In the 4th Century the Epiphany was considered along with Easter and Pentecost as one of the three principle feasts of the Church rather than Christmass it was the beginning of the gospel.
So right at the beginning of the Christian gospel the issue of 'them' and 'us' raises its ugly head and is dealt with decisively, yet some who take the Bible so seriously often seem oblivious to it. How many times have I heard: 'no one comes to the Father but by me' quoted as if Jesus is the heavenly bouncer there at the pearly gates ready to eject those who do not hold the faith, the right faith, or even enough of the right faith?
Recently I heard from someone who has been doing a locum in a parish where I thought there would have been predominantly 'moderate' people and she wrote that 'there is a battle between two high profile women which I feel should be addressed before (the new priest) goes there'. The propensity for us to battle our way through seems almost universal.
And I strongly suspect that the belief that there is a 'them' and 'us' lying at the very heart of our 'faith' is precisely why Sam Harris is an atheist. If God distinguishes between 'them' and 'us' then this god must have some benefit to gain from the continuing conflict between people ensuing from this differentiation. This is not a god but a demon and an enemy of all human civilization. If God were actually like this then I would be an atheist too!

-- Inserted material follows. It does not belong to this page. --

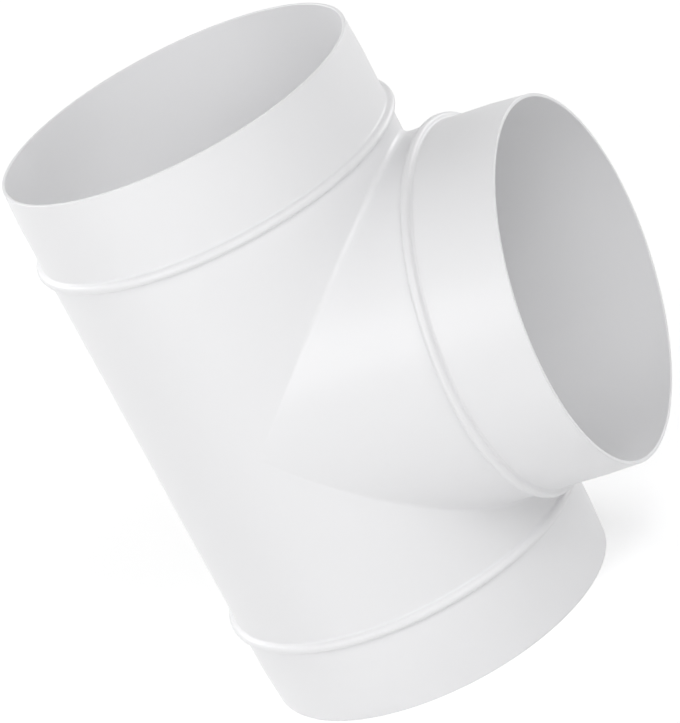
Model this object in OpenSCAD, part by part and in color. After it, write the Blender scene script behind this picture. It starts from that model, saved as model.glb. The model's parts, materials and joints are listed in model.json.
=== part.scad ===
// Equal tee for round ventilation duct: a straight run with a branch of the same size, moulded in one piece.
// Millimetres. The run stands upright on Z, with the middle of its lower rim at the origin.
// The branch points along +X, at half the height of the run.

/* [Tube] */
// Outside diameter of the body and of the straight part of each spigot
duct_d = 99; // [75:1:200]
// Thickness of the wall
wall = 1.5; // [1.3:0.1:3]

/* [Arms] */
// Length of each spigot, from the middle of its bead to its rim
spigot_length = 24.3; // [20:0.1:60]
// Straight stretch of the run, between the corner with the branch and a bead
run_neck = 6.7; // [4:0.1:40]
// Straight stretch of the branch, between the corner with the run and its bead
branch_neck = 7.7; // [4:0.1:40]

/* [Rims] */
// Length over which a spigot narrows towards its rim, so that a duct starts easily
lead_in = 10; // [4:0.5:14]
// How much smaller the radius is at the rim than at the straight part
rim_narrowing = 0.5; // [0.2:0.1:0.7]
// Radius of the rounded edges of a rim
rim_round = 0.25; // [0.1:0.05:0.25]

/* [Beads] */
// Radius of a bead's rounded crest, which is half its thickness
bead_round = 1.2; // [0.8:0.05:2]
// Radius of the hollow corner between a bead and the tube
bead_fillet = 0.65; // [0.2:0.05:1.5]

/* [Hidden] */
$fn = 180;

// Length of a cutter that stands out past the face it opens
past = 1;

tube_r = duct_d / 2;
bore_r = tube_r - wall;
rim_r = tube_r - rim_narrowing;

// From the crossing of the two axes to each rim
run_reach = tube_r + run_neck + spigot_length;
branch_reach = tube_r + branch_neck + spigot_length;

// Half the stretch of tube that a bead and its fillets take up
bead_foot = bead_round + bead_fillet;

// Outline of a bead that lies along the X axis: a round crest that runs into the tube by a fillet on each side
module bead_outline() {
    translate([0, bead_fillet]) circle(bead_round);
    difference() {
        polygon([
            [-bead_foot, -wall / 2],
            [bead_foot, -wall / 2],
            [bead_foot, bead_fillet],
            [-bead_foot, bead_fillet]
        ]);
        for (side = [-1, 1]) translate([side * bead_foot, bead_fillet]) circle(bead_fillet);
    }
}

// Half outline of a solid arm, from its rim on the X axis up to the crossing of the axes
module arm_outline(reach) {
    polygon([
        [0, 0],
        [rim_r - rim_round, 0],
        [rim_r, rim_round],
        [tube_r, lead_in],
        [tube_r, reach],
        [0, reach]
    ]);
    translate([rim_r - rim_round, rim_round]) circle(rim_round);
    translate([tube_r, spigot_length]) rotate(-90) bead_outline();
}

// Half outline of an arm's passage, with the rounded inner edge of the rim
module passage_outline(reach) {
    mouth_r = bore_r + rim_round;
    difference() {
        polygon([
            [0, -past],
            [mouth_r, -past],
            [mouth_r, rim_round],
            [bore_r, rim_round],
            [bore_r, reach],
            [0, reach]
        ]);
        translate([mouth_r, rim_round]) circle(rim_round);
    }
}

// Turns an outline that starts at a rim into an arm that reaches from the crossing in one direction
module arm(direction, reach) {
    rotate(direction) translate([0, 0, reach]) mirror([0, 0, 1]) rotate_extrude() children();
}

// The three arms: the run upwards, the run downwards and the branch
ARMS = [
    [[0, 0, 0], run_reach],
    [[180, 0, 0], run_reach],
    [[0, 90, 0], branch_reach]
];

module tee_body() color("white") translate([0, 0, run_reach]) difference() {
    union() for (a = ARMS) arm(a[0], a[1]) arm_outline(a[1]);
    for (a = ARMS) arm(a[0], a[1]) passage_outline(a[1]);
}

tee_body();
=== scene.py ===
import json
import math

import bpy
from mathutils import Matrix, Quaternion, Vector


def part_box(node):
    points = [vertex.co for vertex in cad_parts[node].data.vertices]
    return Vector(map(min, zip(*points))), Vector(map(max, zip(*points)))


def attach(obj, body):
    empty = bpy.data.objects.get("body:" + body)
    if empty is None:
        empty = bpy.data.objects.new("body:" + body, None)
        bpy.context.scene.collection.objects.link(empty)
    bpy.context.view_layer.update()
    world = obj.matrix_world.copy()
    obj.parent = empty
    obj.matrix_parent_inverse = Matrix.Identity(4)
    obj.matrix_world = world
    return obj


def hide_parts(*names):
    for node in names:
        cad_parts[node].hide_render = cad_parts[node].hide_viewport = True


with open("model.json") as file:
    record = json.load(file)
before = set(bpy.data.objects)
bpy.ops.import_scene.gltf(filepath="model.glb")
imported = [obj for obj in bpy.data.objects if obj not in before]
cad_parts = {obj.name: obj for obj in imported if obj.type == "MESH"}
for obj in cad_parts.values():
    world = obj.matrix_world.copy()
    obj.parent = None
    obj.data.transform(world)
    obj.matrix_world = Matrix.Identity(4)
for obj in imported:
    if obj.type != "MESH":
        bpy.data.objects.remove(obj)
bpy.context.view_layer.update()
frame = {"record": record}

MM = 0.001

# The moulding's sizes: the record and the solid's box give the outer ones
SPIGOT = next(m["dims"] for m in frame["record"]["mounts"] if m["name"] == "upper_spigot")
LOW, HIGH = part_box("tee_body")
TUBE_RADIUS = SPIGOT["r_mm"] * MM
RUN_REACH = HIGH.z / 2
BRANCH_REACH = HIGH.x
BEAD_HEIGHT = -LOW.x - TUBE_RADIUS
BEAD_ROUND = 1.2 * MM
WALL = 1.5 * MM
LEAD_IN = 10 * MM
RIM_NARROWING = 0.5 * MM
RIM_ROUND = 0.25 * MM
SPIGOT_LENGTH = LEAD_IN + SPIGOT["length_mm"] * MM + BEAD_HEIGHT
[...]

If we allow that others are going to be welcomed as readily as us, the whole exercise of trying to win God's favour becomes irrelevant. Just think of a world without religious conflict! Surely that is good news? Surely that is something to strive for? Surely any 'effort' we put in (taking off our crown) is simpler than continuing fighting. All we have to do is what the Bible says: 'love our neighbour' whatever his or her colour, gender, creed, language, custom, with whom he or she relates intimately .. (Paedophile activity is not intimate relationship it is one of cowardly dominance.)
The visit of the wise men precipitated the massacre of the innocents, which shows the extent to which King Herod was frightened of someone usurping his power and authority and the extent that he considered other people expendable. But he is not the only one to consider others expendable. When we happily consign others to eternal damnation (by our non criticism, and by our indulgence of our tradition) because they do not hold the same faith as we, are we not similarly considering others eternally expendable? We might not fly planes into skyscrapers, but we still consider others expendable, and this is about as far from the gospel of Jesus as I can imagine.
Does the thought that others are welcomed as readily as we are frighten us like Herod or the religious authorities or excite us enough to travel great distances to make sure it is true, like those wise men? Our answer to this question is pretty telling. It determines whether we are following a demon of our own making or the living God.